The Bitcoin Association, serving as a steward for the BSV protocol, ensures that the protocol remains stable and unaltered while prioritizing real-world utility that meets and surpasses the needs of enterprises and governments through scalability, stability, and the peer-to-peer electronic cash system originally proposed by Satoshi Nakamoto.
The Bitcoin Association has consistently held the belief that working with the law, rather than opposing it, is crucial for the growth and success of the industry. As a result, we have taken a proactive approach in developing inventive tools such as the Digital Asset and Recovery Agent.
This tool empowers miners and exchanges to enforce court orders effectively. As protectors of the original Bitcoin protocol, the Bitcoin Association for BSV knows it has a responsibility to ensure that all exchanges that list BSV are following regulatory standards and compliance.
- We believe that the majority of coins are not decentralized in ‘DeFi’ and ‘DAOs’, as there is always an organisation / individual controlling and benefiting from them. Real decentralization comes from a protocol that is stable and set in stone so that no central group can change its rules, as described in the Bitcoin whitepaper.
- We believe that exchanges, custodial wallets, and other service providers need to comply with know-your-customer (KYC), anti-money laundering (AML) rules, and should be licensed and overseen to protect investors.
- We believe that working directly with exchanges and other fiduciary entities to begin a conversation around consumer and investor safety, regulatory compliance, transparency of risks, and cooperation with enforcement of court orders is necessary.
- We believe that regulatory oversight is needed to prevent wash trading, to ensure full disclosure of an entity’s investments, and to ensure exchange operators separate their own fiat and crypto assets from those of customers.
- Finally, we encourage laws and government guidance that provide economic incentives for blockchain technology entrepreneurs; create sandbox programs that allow start-ups to experiment with digital asset business(es) before obtaining a full regulatory license.
It is our strong conviction that the advantages of a regulated and dependable market in the long run significantly surpasses any temporary disruptions. We consider your agency’s actions as crucial to the progression of the technology and the safeguarding of investors.
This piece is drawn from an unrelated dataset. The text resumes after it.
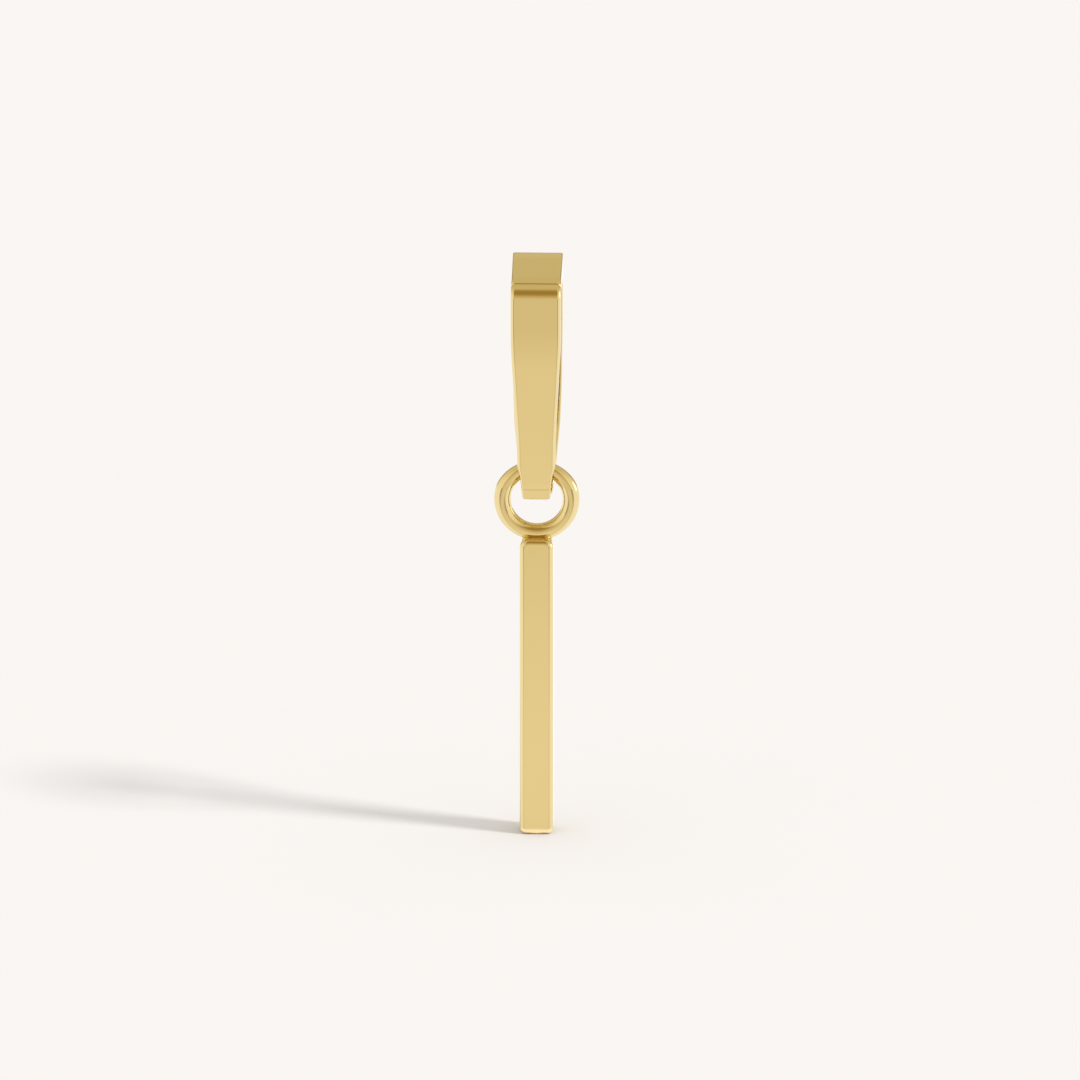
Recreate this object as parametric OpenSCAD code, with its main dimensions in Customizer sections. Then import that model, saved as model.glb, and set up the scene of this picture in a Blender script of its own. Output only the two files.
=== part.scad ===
// Letter charm: a plain bar letter under a round ring, on a tapered clip bail.
// The origin is where the chain bears, on the underside of the bail's top. +Z is up and -Y is the front.

/* [Letter] */
// Height of the bar letter
letter_h = 10; // [6:0.5:16]
// Width of its stroke, seen from the front
letter_w = 1.1; // [0.9:0.05:1.6]
// Depth of its stroke, front to back
letter_d = 1.1; // [0.9:0.05:1.6]
// Radius of its rounded edges
letter_edge_r = 0.15; // [0.05:0.01:0.3]

/* [Ring] */
// Outer diameter of the ring
ring_od = 2.8; // [2.75:0.05:3.2]
// Diameter of its round wire
ring_wire = 0.56; // [0.5:0.01:0.58]
// Depth to which the ring is soldered into the letter's top
ring_sink = 0.15; // [0.08:0.01:0.25]

/* [Bail] */
// Height of the place where the chain bears above the middle of the ring
hang_height = 7.27; // [7.2:0.01:8.5]
// Width of the bail's top
bail_w = 1.64; // [1.6:0.02:2]
// Thickness of the front and the back plate
plate_t = 0.37; // [0.34:0.01:0.42]
// Lean of both plates below their bend, in degrees
plate_lean = 8; // [7:0.5:9]
// Radius of the gentle bend between the upright and the leaning part of a plate
plate_bend_r = 10; // [6:1:12]
// Radius of the bail's round lower end
foot_r = 0.6; // [0.58:0.01:0.64]
// Thickness of the bail's top over the chain
top_t = 0.45; // [0.4:0.01:0.6]
// Slope of the bail's top, up to the back, in degrees
top_slope = 12.2; // [6:0.1:14]
// Radius of the rounding where the top meets the back
crest_r = 0.08; // [0.04:0.01:0.2]
// Radius of the opening's corners under the top
corner_r = 0.45; // [0.3:0.05:0.5]
// Radius of the gate's rounded top end
nose_r = 0.45; // [0.43:0.01:0.5]
// Seam between the gate and the hook's front end
seam = 0.05; // [0.03:0.01:0.08]

/* [Hinge] */
// Height of the hinge's axis above the middle of the ring
hinge_rise = 0.4; // [0.38:0.01:0.42]
// Diameter of the knuckles
knuckle_d = 0.5; // [0.46:0.01:0.52]
// Length of the three knuckles together
hinge_len = 0.9; // [0.8:0.02:0.92]
// Length of the middle knuckle
middle_len = 0.38; // [0.3:0.02:0.44]
// Diameter of the pin
pin_d = 0.24; // [0.2:0.01:0.26]
// Clearance round the pin, and beside and round the knuckles
hinge_clear = 0.02; // [0.02:0.01:0.03]

/* [Hidden] */
$fn = 64;

gold = "#e0c584";
gold_shade = "#cfb06c";

// Rows of the plates' front outlines: height above the middle of the ring, and half width there
HEIGHT = 0;
HALF_W = 1;
gate_outline = [
    [-0.04, 0.38],
    [0.02, 0.43],
    [0.1, 0.447],
    [0.34, 0.46],
    [0.7, 0.5],
    [0.95, 0.53],
    [1.12, 0.585],
    [1.3, 0.622],
    [2.2, 0.637],
    [5.2, 0.802],
    [5.6, 0.816],
    [6, bail_w / 2],
    [8.2, bail_w / 2],
];
hook_outline = [
    [-0.04, 0.47],
    [0.04, 0.56],
    [0.16, 0.6],
    [0.4, 0.61],
    [1.14, 0.64],
    [2.44, 0.75],
    [3.2, 0.785],
    [4, 0.803],
    [5.2, 0.815],
    [6, bail_w / 2],
    [8.2, bail_w / 2],
];

// Heights in the part's own frame
ring_z = -hang_height;
hinge_z = ring_z + hinge_rise;
letter_top_z = ring_z - ring_od / 2 + ring_sink;
letter_mid_z = letter_top_z - letter_h / 2;
ring_r = (ring_od - ring_wire) / 2;

// In the bail's side view, heights count from the middle of the ring. The bail reaches just below it.
foot_reach = 0.03;
foot_mid = foot_r - foot_reach;
foot_tangent = foot_mid - foot_r * sin(plate_lean);
bend_top = 6.12;
bend_low = bend_top - plate_bend_r * sin(plate_lean);

// Half of the bail's depth where its round lower end begins, at the bend's low end and at the top
depth_foot = foot_r * cos(plate_lean);
depth_bend = depth_foot + (bend_low - foot_tangent) * tan(plate_lean);
depth_top = depth_bend + plate_bend_r * (1 - cos(plate_lean));

// Half of the opening's depth beside the ring's wire, which swings between the plates, and at the top
wire_clear = 0.14;
inner_foot = ring_wire / 2 + wire_clear;
inner_top = depth_top - plate_t;
inner_foot_z = bend_low - (depth_bend - plate_t - inner_foot) / tan(plate_lean);

// Angles of the round lower end, from the back, at which it stops on the gate and on the hook
gate_foot_end = 258;
hook_foot_end = 302;

// Centre of the gate's rounded top end, in height
nose_mid = 7.07;

arc_steps = 12;
bend_steps = 6;
side_span = bail_w + 1;
front_span = 2 * depth_top + 1;

// Heights of the bend's points, from its top down
bend_heights = [for (i = [0 : bend_steps]) bend_top + (bend_low - bend_top) * i / bend_steps];

// Half of the bail's depth at a height in the bend
function bend_depth(z) = depth_top - plate_bend_r + sqrt(pow(plate_bend_r, 2) - pow(bend_top - z, 2));

// Height of the sloping top over a place y behind the origin
function top_surface(y) = hang_height + top_t + y * tan(top_slope);

// Points of an arc round (y, z), by angles from the back
function arc(y, z, r, from, to) =
    [for (i = [0 : arc_steps]) let (a = from + (to - from) * i / arc_steps) [y + r * cos(a), z + r * sin(a)]];

// The inside of a plate from its lower end up to the bend's top: side is 1 for the back and -1 for the front
function plate_inside(side) = concat(
    [[side * inner_foot, inner_foot_z]],
    [for (i = [bend_steps : -1 : 0]) [side * (bend_depth(bend_heights[i]) - plate_t), bend_heights[i]]]);

// A shape drawn in the side view, y and height above the ring's middle, and given a width
module side_shape(points, width) {
    translate([0, 0, ring_z])
        rotate([90, 0, 90])
            linear_extrude(height = width, center = true)
                polygon(points);
}

// A shape drawn in the front view from rows of height and half width
module front_shape(rows) {
    right = [for (row = rows) [row[HALF_W], row[HEIGHT]]];
    left = [for (i = [len(rows) - 1 : -1 : 0]) [-rows[i][HALF_W], rows[i][HEIGHT]]];
    translate([0, 0, ring_z])
        rotate([90, 0, 0])
            linear_extrude(height = front_span, center = true)
                polygon(concat(right, left));
}

module hinge_cylinder(d, length) {
    translate([0, 0, hinge_z])
        rotate([0, 90, 0])
            cylinder(d = d, h = length, center = true);
}

// The solid between the round lower end and the hinge's axis, as wide as the knuckles
module foot_block(side, foot_end) {
    reach = (inner_foot + foot_r) / 2;
    start = side > 0 ? 360 - acos(reach / foot_r) : 180 + acos(reach / foot_r);
    side_shape(concat(
        [[0, hinge_rise], [side * reach, hinge_rise]],
        arc(0, foot_mid, foot_r, start, foot_end)), hinge_len);
}

module rounded_rectangle(width, height, r) {
    square([width - 2 * r, height], center = true);
    square([width, height - 2 * r], center = true);
    for (x = [-1, 1], y = [-1, 1])
        translate([x * (width / 2 - r), y * (height / 2 - r)])
            circle(r);
}

module gate_plate() {
    nose = arc(nose_r - depth_top, nose_mid, nose_r, acos((plate_t - nose_r) / nose_r), 180);
    bend = [for (z = bend_heights) [-bend_depth(z), z]];
    foot = arc(0, foot_mid, foot_r, 180 + plate_lean, 180 + acos(inner_foot / foot_r));
    side_shape(concat(nose, bend, foot, plate_inside(-1)), side_span);
}

module hook_plate() {
    nose_y = seam - inner_top;
    nose = [[nose_y, top_surface(nose_y)]];
    crest_y = depth_top - crest_r;
    crest = arc(crest_y, top_surface(crest_y) - crest_r / cos(top_slope), crest_r, 90 + top_slope, 0);
    bend = [for (z = bend_heights) [bend_depth(z), z]];
    foot = arc(0, foot_mid, foot_r, 360 - plate_lean, 360 - acos(inner_foot / foot_r));
    corner_z = hang_height - corner_r;
    back_corner = arc(inner_top - corner_r, corner_z, corner_r, 0, 90);
    front_corner = arc(corner_r - inner_top, corner_z, corner_r, 90, acos((seam - corner_r) / corner_r));
    side_shape(concat(nose, crest, bend, foot, plate_inside(1), back_corner, front_corner), side_span);
}

// Front plate with its rounded top end and the two outer knuckles
module bail_gate() {
    color(gold)
        difference() {
            union() {
                intersection() {
                    union() {
                        gate_plate();
                        foot_block(-1, gate_foot_end);
                    }
                    front_shape(gate_outline);
                }
                hinge_cylinder(knuckle_d, hinge_len);
            }
            hinge_cylinder(knuckle_d + 2 * hinge_clear, middle_len + 2 * hinge_clear);
            hinge_cylinder(pin_d + 2 * hinge_clear, side_span);
        }
}

// Back plate, sloping top and middle knuckle
module bail_hook() {
    outer_len = side_span / 2 - middle_len / 2;
    color(gold_shade)
        difference() {
            union() {
                intersection() {
                    union() {
                        hook_plate();
                        foot_block(1, hook_foot_end);
                    }
                    front_shape(hook_outline);
                }
                hinge_cylinder(knuckle_d, middle_len);
            }
            for (side = [-1, 1])
                translate([side * (middle_len + outer_len) / 2, 0, 0])
                    hinge_cylinder(knuckle_d + 2 * hinge_clear, outer_len);
            hinge_cylinder(pin_d + 2 * hinge_clear, side_span);
        }
}

module hinge_pin() {
    color(gold_shade) hinge_cylinder(pin_d, hinge_len);
}

// Bar letter, with its edges rounded all round
module letter_bar() {
    translate([0, 0, letter_mid_z])
        intersection() {
            linear_extrude(height = letter_h, center = true)
                rounded_rectangle(letter_w, letter_d, letter_edge_r);
            rotate([90, 0, 0])
                linear_extrude(height = letter_d, center = true)
                    rounded_rectangle(letter_w, letter_h, letter_edge_r);
            rotate([90, 0, 90])
                linear_extrude(height = letter_w, center = true)
                    rounded_rectangle(letter_d, letter_h, letter_edge_r);
        }
}

module ring() {
    translate([0, 0, ring_z])
        rotate([90, 0, 0])
            rotate_extrude()
                translate([ring_r, 0])
                    circle(d = ring_wire);
}

// Ring and letter, soldered into one
module letter_drop() {
    color(gold)
        union() {
            ring();
            letter_bar();
        }
}

bail_hook();
bail_gate();
hinge_pin();
letter_drop();
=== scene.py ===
"""Polished gold letter charm, laid out as an add-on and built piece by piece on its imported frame."""

import math

import bmesh
import bpy
from bpy.props import FloatProperty, FloatVectorProperty, IntProperty, PointerProperty
from bpy.types import Operator, Panel, PropertyGroup
from mathutils import Matrix, Vector


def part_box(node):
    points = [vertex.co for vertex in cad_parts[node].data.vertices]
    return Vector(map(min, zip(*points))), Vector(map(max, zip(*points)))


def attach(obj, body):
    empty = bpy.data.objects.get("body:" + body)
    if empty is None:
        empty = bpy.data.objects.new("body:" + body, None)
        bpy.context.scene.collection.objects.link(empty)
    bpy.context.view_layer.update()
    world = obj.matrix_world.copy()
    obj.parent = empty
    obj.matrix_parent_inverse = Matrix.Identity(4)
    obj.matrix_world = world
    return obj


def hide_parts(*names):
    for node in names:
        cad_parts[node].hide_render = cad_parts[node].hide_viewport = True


bl_info = {
    "name": "Letter charm",
    "version": (1, 0, 0),
    "blender": (4, 5, 0),
    "location": "3D View > Sidebar > Charm",
    "description": "A plain bar letter under a round ring, on a clip bail whose front plate opens",
    "category": "Add Mesh",
}

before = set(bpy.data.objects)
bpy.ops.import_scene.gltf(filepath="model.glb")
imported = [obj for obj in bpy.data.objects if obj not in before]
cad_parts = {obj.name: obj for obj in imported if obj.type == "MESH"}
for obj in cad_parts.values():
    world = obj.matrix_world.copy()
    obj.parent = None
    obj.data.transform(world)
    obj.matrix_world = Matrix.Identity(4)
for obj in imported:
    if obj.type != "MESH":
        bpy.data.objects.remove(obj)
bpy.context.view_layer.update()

MM = 0.001
FLOOR_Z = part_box("letter_drop")[0].z
BAIL_TOP_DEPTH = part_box("bail_hook")[1].y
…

The SEC’s promotion of a stable and secure market fosters an atmosphere that facilitates the sustained development and advancement of blockchain technology.
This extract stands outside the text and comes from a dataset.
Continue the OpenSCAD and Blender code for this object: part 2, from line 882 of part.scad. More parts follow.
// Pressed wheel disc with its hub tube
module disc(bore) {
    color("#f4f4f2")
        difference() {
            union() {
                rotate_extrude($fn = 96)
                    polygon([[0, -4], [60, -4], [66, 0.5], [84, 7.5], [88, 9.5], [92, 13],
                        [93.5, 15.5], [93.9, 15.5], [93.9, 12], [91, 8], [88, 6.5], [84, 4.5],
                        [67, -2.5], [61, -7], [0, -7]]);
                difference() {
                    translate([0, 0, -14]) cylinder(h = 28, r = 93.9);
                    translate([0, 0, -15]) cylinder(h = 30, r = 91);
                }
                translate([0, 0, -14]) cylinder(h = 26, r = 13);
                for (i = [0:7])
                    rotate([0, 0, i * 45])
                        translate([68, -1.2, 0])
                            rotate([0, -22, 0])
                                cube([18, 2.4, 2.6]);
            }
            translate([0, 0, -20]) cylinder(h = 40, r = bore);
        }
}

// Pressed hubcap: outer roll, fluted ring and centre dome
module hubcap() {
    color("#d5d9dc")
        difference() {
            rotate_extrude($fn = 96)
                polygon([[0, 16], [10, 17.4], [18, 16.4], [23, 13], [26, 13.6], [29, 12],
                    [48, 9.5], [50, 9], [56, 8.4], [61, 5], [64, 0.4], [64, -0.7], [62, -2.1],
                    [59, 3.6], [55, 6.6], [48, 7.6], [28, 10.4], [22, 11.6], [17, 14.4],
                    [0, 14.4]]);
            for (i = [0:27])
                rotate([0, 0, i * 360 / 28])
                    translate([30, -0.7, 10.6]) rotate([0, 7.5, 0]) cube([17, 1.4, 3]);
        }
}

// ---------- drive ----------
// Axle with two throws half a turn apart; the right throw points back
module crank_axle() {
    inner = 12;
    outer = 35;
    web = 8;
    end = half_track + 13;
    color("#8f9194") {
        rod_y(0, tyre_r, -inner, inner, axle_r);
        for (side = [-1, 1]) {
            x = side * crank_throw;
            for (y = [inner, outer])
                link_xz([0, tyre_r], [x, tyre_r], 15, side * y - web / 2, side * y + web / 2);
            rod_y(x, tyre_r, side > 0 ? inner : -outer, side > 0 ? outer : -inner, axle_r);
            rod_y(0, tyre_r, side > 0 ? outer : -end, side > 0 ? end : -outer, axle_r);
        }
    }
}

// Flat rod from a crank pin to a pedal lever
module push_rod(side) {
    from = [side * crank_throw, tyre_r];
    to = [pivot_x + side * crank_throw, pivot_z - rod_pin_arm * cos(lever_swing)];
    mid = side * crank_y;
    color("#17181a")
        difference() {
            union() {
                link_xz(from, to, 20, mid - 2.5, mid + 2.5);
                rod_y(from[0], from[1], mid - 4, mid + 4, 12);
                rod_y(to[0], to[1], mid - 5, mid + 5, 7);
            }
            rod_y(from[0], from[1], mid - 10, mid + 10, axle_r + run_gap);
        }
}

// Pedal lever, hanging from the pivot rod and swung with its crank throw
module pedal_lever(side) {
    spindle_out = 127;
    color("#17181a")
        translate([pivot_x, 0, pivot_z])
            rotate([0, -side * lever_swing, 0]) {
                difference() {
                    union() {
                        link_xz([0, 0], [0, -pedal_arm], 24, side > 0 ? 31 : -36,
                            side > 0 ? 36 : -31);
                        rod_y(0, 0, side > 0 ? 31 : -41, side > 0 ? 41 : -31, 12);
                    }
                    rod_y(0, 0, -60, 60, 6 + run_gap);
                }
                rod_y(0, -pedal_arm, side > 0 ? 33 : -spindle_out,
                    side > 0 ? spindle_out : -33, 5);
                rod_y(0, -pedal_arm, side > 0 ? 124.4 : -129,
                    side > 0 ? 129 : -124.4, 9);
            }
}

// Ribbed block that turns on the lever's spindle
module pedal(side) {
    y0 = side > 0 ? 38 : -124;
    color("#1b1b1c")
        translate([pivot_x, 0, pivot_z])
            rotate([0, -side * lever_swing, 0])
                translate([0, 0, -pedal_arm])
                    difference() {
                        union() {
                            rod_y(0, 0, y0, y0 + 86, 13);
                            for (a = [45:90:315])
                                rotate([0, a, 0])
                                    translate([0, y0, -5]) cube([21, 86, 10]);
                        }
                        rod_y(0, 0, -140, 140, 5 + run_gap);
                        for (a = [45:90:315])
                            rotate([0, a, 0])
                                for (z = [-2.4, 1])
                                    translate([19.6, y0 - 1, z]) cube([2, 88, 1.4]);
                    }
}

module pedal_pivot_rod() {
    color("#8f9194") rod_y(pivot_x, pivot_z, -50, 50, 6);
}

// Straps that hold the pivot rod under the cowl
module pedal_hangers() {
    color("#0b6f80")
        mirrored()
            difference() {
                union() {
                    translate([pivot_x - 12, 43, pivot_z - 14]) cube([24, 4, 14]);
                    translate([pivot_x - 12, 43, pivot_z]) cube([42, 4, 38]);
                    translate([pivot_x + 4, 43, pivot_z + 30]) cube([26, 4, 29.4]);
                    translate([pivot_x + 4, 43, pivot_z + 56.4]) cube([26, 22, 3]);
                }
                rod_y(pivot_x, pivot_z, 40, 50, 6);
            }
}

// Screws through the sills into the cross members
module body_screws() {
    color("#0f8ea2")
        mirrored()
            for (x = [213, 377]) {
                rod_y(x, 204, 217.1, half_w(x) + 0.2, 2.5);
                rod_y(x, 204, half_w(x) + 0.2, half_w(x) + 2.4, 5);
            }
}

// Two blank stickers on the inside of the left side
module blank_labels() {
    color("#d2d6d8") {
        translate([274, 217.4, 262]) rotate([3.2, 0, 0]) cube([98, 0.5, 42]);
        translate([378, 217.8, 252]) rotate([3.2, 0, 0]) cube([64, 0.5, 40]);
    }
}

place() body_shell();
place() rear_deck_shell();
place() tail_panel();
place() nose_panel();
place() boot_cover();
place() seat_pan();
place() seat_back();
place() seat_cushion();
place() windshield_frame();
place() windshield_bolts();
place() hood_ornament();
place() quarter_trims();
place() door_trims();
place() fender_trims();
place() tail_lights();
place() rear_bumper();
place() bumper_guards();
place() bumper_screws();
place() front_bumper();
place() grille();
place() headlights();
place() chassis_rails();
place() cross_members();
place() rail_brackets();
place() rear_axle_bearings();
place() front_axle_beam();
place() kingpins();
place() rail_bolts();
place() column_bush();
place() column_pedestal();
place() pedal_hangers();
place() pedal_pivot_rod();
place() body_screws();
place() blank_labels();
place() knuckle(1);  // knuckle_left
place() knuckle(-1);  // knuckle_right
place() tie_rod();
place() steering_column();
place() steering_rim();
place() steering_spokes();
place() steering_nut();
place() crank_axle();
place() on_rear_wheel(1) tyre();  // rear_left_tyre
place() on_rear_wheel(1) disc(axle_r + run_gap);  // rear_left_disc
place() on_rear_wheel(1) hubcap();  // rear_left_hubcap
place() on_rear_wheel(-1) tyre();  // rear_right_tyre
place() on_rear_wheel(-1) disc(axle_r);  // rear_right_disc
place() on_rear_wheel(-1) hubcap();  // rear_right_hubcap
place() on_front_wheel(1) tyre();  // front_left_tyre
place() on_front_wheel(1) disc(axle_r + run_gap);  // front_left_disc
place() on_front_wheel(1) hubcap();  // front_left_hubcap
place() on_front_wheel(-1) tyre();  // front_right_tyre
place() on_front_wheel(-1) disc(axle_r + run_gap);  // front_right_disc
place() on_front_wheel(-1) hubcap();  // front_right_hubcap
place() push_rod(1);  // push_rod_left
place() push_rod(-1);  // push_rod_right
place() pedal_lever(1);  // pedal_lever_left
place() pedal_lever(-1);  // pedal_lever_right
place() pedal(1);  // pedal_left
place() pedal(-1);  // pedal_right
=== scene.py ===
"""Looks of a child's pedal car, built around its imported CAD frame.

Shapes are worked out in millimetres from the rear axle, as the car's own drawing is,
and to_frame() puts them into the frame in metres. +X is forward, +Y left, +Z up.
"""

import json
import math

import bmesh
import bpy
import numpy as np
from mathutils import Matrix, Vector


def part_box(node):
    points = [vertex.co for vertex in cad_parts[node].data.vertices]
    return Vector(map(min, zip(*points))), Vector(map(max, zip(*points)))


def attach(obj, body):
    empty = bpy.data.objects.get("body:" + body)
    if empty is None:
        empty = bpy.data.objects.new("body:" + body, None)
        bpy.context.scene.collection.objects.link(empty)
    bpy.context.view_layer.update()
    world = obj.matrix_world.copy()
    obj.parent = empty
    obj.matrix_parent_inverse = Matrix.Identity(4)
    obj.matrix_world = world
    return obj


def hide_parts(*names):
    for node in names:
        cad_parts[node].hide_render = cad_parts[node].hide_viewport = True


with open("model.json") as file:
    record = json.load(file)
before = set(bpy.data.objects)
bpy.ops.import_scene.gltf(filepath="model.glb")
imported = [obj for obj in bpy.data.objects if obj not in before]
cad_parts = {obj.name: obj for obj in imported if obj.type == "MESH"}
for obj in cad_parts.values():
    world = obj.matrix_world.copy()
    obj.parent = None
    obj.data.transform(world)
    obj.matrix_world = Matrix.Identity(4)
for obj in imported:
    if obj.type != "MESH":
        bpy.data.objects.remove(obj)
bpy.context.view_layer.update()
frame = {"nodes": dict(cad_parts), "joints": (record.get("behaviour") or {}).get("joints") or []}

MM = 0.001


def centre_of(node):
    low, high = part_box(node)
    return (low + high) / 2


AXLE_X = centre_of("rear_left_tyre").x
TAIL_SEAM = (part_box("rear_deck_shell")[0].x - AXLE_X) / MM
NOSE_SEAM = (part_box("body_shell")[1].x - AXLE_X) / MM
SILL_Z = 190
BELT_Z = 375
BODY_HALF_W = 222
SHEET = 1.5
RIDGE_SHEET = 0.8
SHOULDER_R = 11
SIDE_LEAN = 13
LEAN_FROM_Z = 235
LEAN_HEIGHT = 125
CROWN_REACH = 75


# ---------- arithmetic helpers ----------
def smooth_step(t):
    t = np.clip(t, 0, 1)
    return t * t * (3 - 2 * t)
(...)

The Bitcoin Association for BSV would welcome the opportunity to work directly with you and the SEC to bring more cooperation and collaboration between exchanges, investors, and regulators worldwide.
Kind regards
Bryan Daugherty, CCI, CBI, SME
Bitcoin Association, Global Public Policy Director
*TCP/IP does not allow the protocol to be changed by votes but enables businesses and entrepreneurs to build and compete on top of its stable protocol.
Just as the TCP/IP protocol enables the internet to scale to millions of users and devices, a reliable and scalable blockchain protocol enables the Bitcoin network to handle millions of transactions without compromising on its security or performance.